Friday 9 April 2010

What is wrong with honesty?

It was sad to see Theresa May this morning. An excellent example of the debased nature of public debate.

20-40,000 public sector jobs will go due to wastage. It is said that there should be no need for sackings as there is a high turnover in the public sector. Now, this is quite right. Millions are employed in the public sector, so a turnover of just a few percentage would allow for these sort of cuts in job numbers to be made.

But, in her need to stay on script, she appeared evasive and was evasive:

1. What is wrong with admitting that there may be job cuts? They cannot be ruled out, but on their calculations it should be avoided. It is after all the truth, and people understand it. But, in her mind is the fear of the headline it would provoke.

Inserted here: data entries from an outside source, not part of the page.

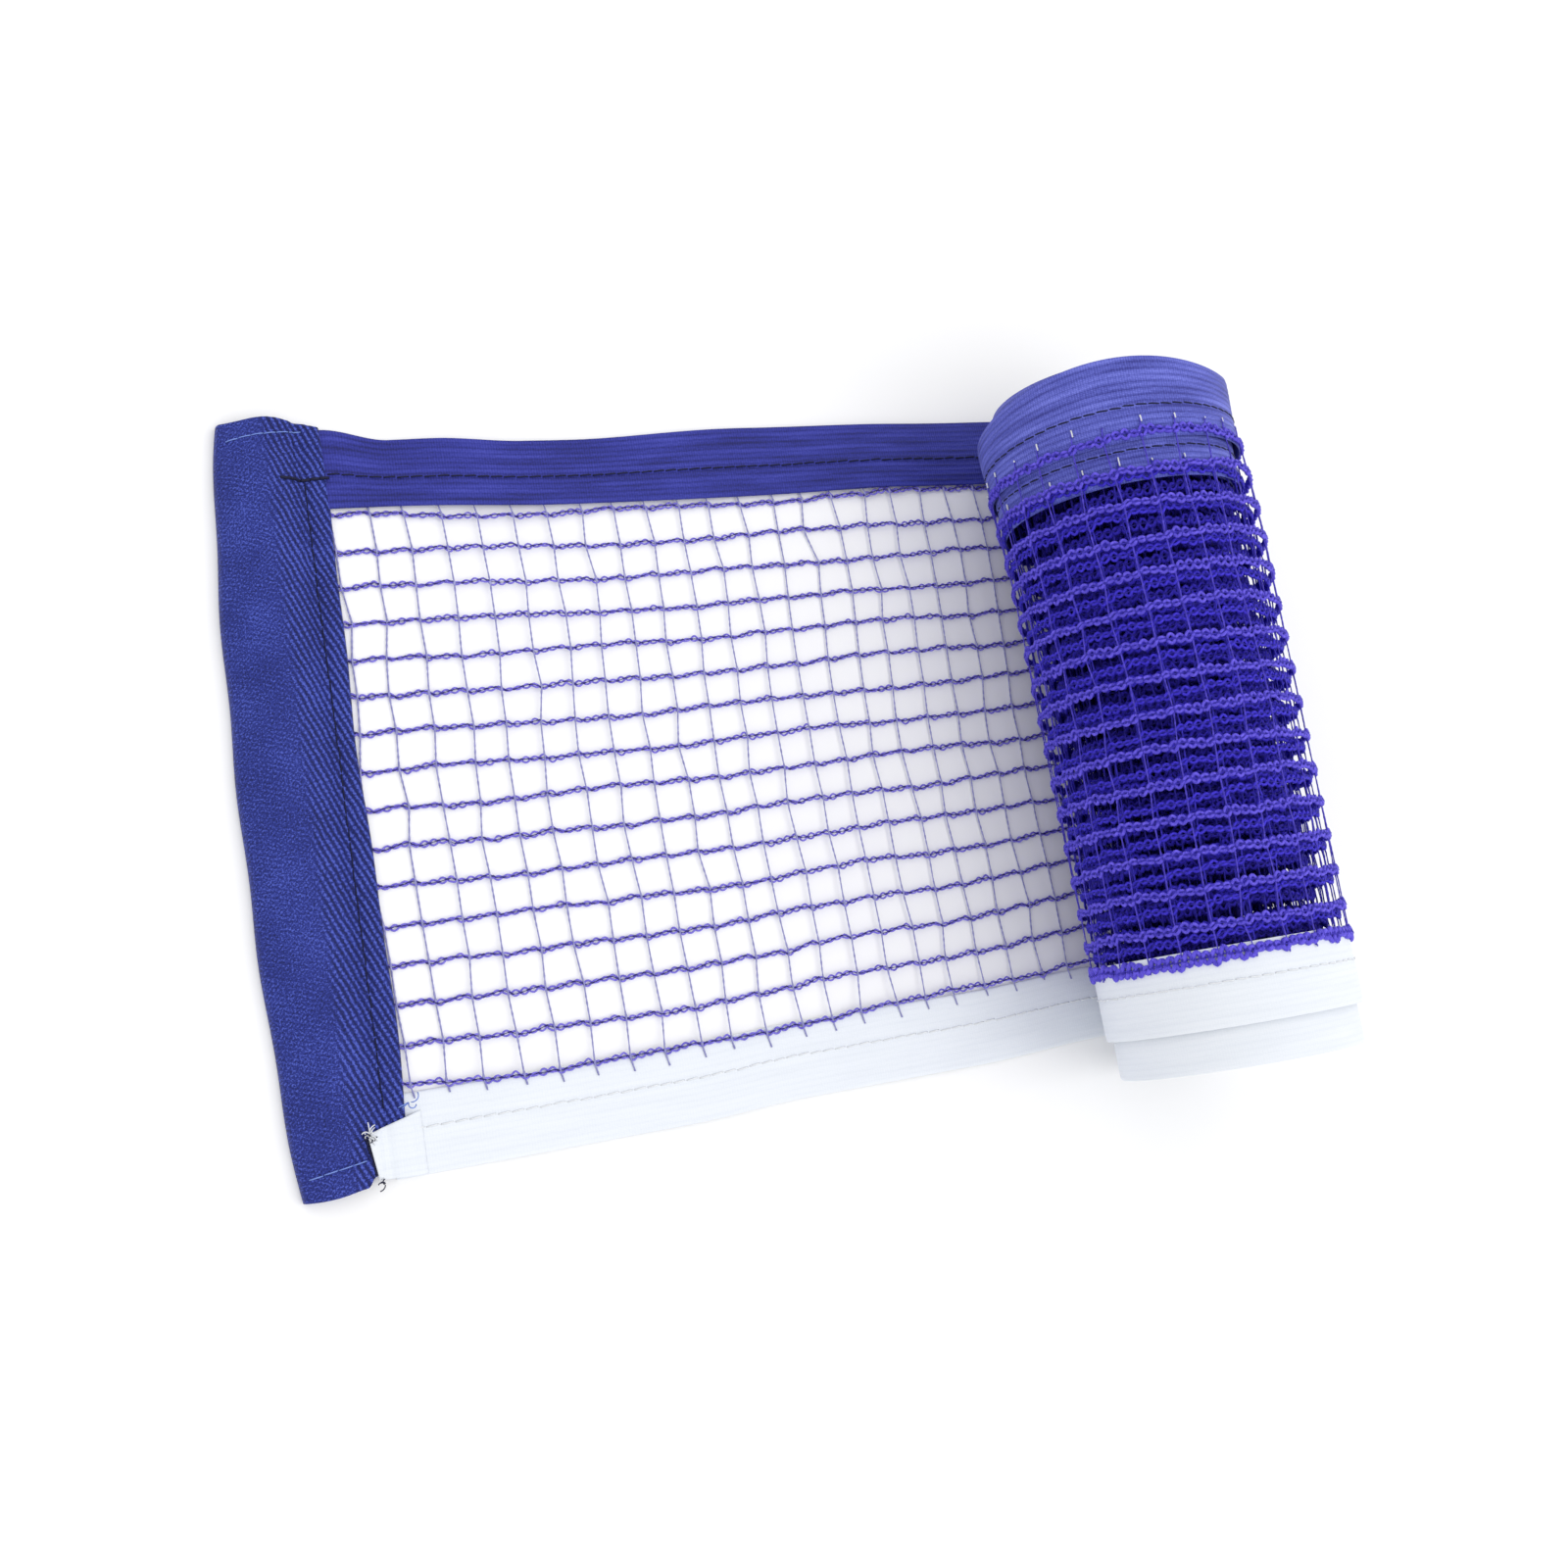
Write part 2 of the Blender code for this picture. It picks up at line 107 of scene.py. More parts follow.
# The wound cloth has slipped along the roll, and its mesh is drawn together on the outer turns.
# Each slip sets in and is reached at two places, counted in turns from the outside.
OUTER_SHIFT = -3.5 * MM
INNER_SHIFT = -11.5 * MM
DEEP_SHIFT = -6.5 * MM
OUTER_SLIP = (0.0, 0.3)
INNER_SLIP = (0.95, 1.25)
DEEP_SLIP = (2.6, 3.4)
MESH_DRAW = 6.2 * MM
WOUND_TAPE_RISE = 2.4 * MM      # in the roll the tape is pushed up under the lowest row
WOUND_BAND_DROP = -1.9 * MM     # and the band down over the highest one
FAR_END_LEAN = -1.6 * MM        # the roll's far end leans towards the run
MESH_WANDER = 3.4 * MM          # the slack mesh strays this far between the wound tapes
SHIFT_WANDER = 0.6 * MM         # the deeper turns' edges lie this unevenly
ROLL_LUMP = 0.22 * MM           # the roll is this far from round
ROLL_TAPER = 0.45 * MM          # thinner by this much at the tape's end, thicker at the band's
RIPPLE = 0.30 * MM              # the run's soft ripples

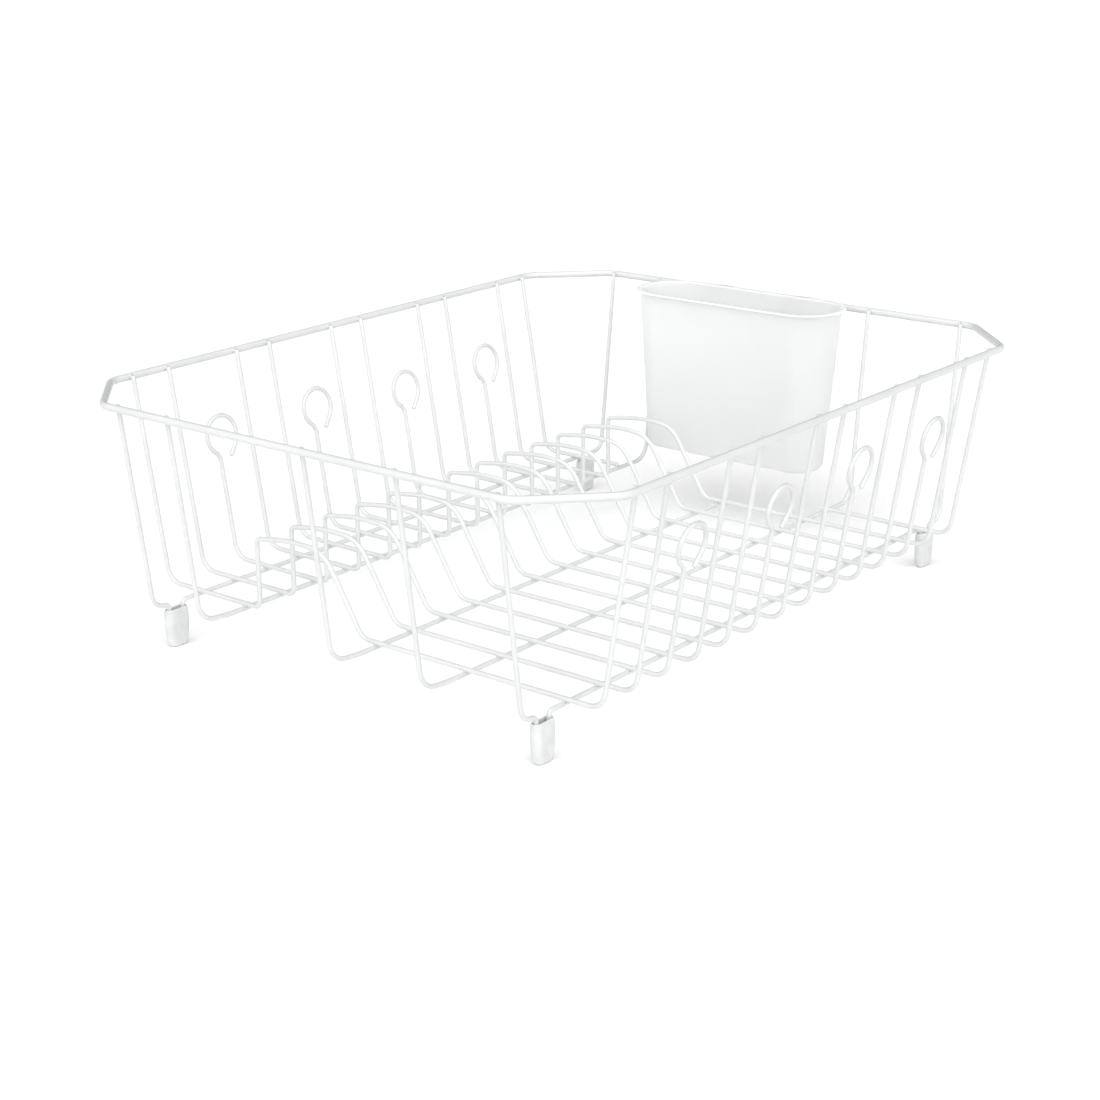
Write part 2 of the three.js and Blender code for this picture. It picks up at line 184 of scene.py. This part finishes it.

2. If a job represents waste, why should it only go when someone is good enough to retire from it? Or why wait until someone near to them in a useful job retires, allowing the pointless civil servant to be re-allocated?

3. Why not point out that the NHS has at least 1 million staff, and 40,000 jobs would represent a turnover of 4% - not difficult when many of the workers a temporary migrants who go home after a few years. But - ho dear, that would touch on immigration!! That would touch on the ring-fencing of the NHS, where any efficiency savings must find a home (hopefully efficient) in the NHS lest someone cries "they are cutting our health service!!"

4. Why not point out that the credit crunch has cost hundreds of thousands of private sector jobs, so to absolutely guarantee public sector jobs would be wrong? Diane Abbott may say that it is wrong for public sector workers to pay the price of bailing out the bankers - but that is a crude approach to the economic crisis. Car workers and so many others have paid the price of the asset bubble exploding in our faces, and that has included bailing out the banks. But why this should fall only on the innocent parts of the private sector and exempt the public is a mystery?

5. Why not point out that a failure to make cuts in the deficit will lead to a crunch in the government's credit. That will lead to externally imposed austerity measures. Then here will be real and horrible cuts.

But now, we just get Mrs May dragging in the talk of "jobs tax", "endanger recovery", "our provisional figures say..." and lots of other talk that blanks the dangers that lie beneath.

There is a real danger for the Tories in this. It is unsustainable to pretend that there is no risk of job cuts, it will have to be admitted. When they admit it, they will appear not just as bad people to those who simply hate the cuts - but evasive and dishonest to those who recognise that such things are a horrible necessity.

A double whammy in trying to please everyone.